> Hickling pointed to Java, which has long “seemed to be replacing C++ itself,” but hasn't.
This is inaccurate. Java completely ate C++'s lunch in the enterprise space back around the turn of the millennium. Java doesn't need to continue to eat into C++'s marketshare in other domains, because it has more than enough mindshare to sustain itself (there are more Java programmers than C++ programmers), and its very existence keeps C++ from reasserting itself in the enterprise space.
Correct me if I'm wrong here, but now that everything is run in a docker container anyway, doesn't most of Java's appeal of "write once, run anywhere" from the turn of the millennium go away? At this point all it has is garbage collection and a network effect.
I don't think WORA was ever a really big deal for server-side work. In practice, you know what platform you're developing for, and even if you were developing on Windows and deploying on Solaris, you would have plenty of opportunities to test on Solaris before deploying.
I think the reason that Java beat C++ for boring line of business apps is that it was much, much quicker to write code which ran fast enough and didn't crash much. Having nice easy to use URL/HttpURLConnection classes built in was probably also a surprisingly big part of it!
Java has a number of other advantages... you can effectively develop for Linux on a windows box. The vm architecture makes debugging easier. It has a large and useful body of code, including lots of libraries and features that ease interfacing with legacy systems (like corba and soap)
The time and effort needed to train Java developers versus C++ developers is also huge.
This means more Java developers are available for hire and they typically cost less than C++ developers. This reduced on-boarding time and reduced cost is extremely attractive for enterprises.
You say that like it's a minor thing, but GC is probably the largest language-related productivity improvement I've ever experienced as a developer, second maybe only to static types.
Unless you need bare metal speed, or use some specific piece of code, never use C++. It is horrible, convoluted mess that will consume developer hours into pointless trivia that are not issues in anu other languages. So C++ has that as point against unless you want to waste developer hours on purpose. I’m saying this while writing C++ daily because in our domain (cad, geometric computing) for our use case it’s the best option only because mostly it’s the only option.
Most of enterprise Java jobs in mid/ junior engineering level are similar to old times production assembly line, everything has a Factory or Impl from dependencies. All you have to do is add bunch of methods and connect API's and service bus (of course I'm extremely simplifying it, but) it's not hard to find people who can do that, also it's not hard to get them up to speed for what needs to be done so the churn rate doesn't impact a lot to enterprises which is a big win.
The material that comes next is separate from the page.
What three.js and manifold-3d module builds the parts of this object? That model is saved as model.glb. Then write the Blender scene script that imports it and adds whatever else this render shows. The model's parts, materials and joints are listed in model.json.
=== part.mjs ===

In my personal experience I don't think that's possible with C++ so Java may have started with "write once, run anywhere" now its more of glue between longer running actors and constantly changing workforce
Yes and the best part is that companies instead of migrating from Java to something lighter are simply trying new things like GraalVM which makes native executables.
So your developers can keep on writing crappy and heavy spring boot applications (which need 10-15 seconds in best case scenarios to to start) and eventually be "graalvm-ed" to produce a native executable that starts in < 1 sec.
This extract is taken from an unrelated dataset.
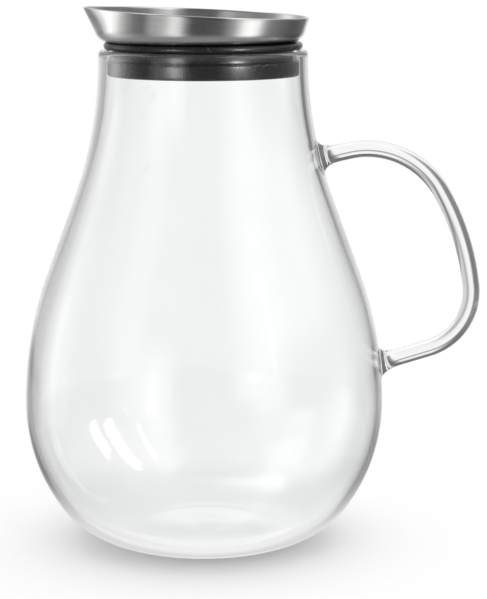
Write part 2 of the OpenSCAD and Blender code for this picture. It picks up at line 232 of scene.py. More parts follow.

I mean, that's a brilliant evolution (no jokes). This is how you keep in the game without getting devoured by Go and similar.
> all it has is garbage collection and a network effect.
It didn't have much of an advantage at the time either. It's advantage was that Sun was willing to shower SPARC boxes on your university for almost nothing if you were willing to move your core curriculum to Java.
This, pretty much. Long before there was anything like Rust, Java was the memory-safe alernative to C++ for larger projects. And yes it was slow and clunky, but devs still put up with it because the benefits were so compelling.
Late 90s. It was before Java got hotspot. Java prior to that was incredibly slow. Microsoft's J++ was a more performant runtime than Sun/Oracle java for several years. That ultimately became C#/.Net.
C++ had the benefit of running fast but it had all the problems you can still run into today. I'll never forget that app I worked on where function deep in the stack was returning a reference to a local string variable containing html...
Late 90s to early 2000s for sure. Tons and tons of backends of various kinds were written in it. If it was Windows it was typically running on COM/DCOM, and in UNIX it was usually CORBA. Sure, the UI was typically written in something else. Dawn of the Web with CGI, and if we are talking desktop people would use something like Visual Basic, Power Builder, or Delphi. But C++ pretty much dominated that space until Java got decent enough and fast enough.
Before Java, C++ was basically the only game in town for frontend and backend. There was always Visual Basic on Windows, and C, and a smattering of various pascal flavors.
This is inaccurate. Java completely ate C++'s lunch in the enterprise space back around the turn of the millennium. Java doesn't need to continue to eat into C++'s marketshare in other domains, because it has more than enough mindshare to sustain itself (there are more Java programmers than C++ programmers), and its very existence keeps C++ from reasserting itself in the enterprise space.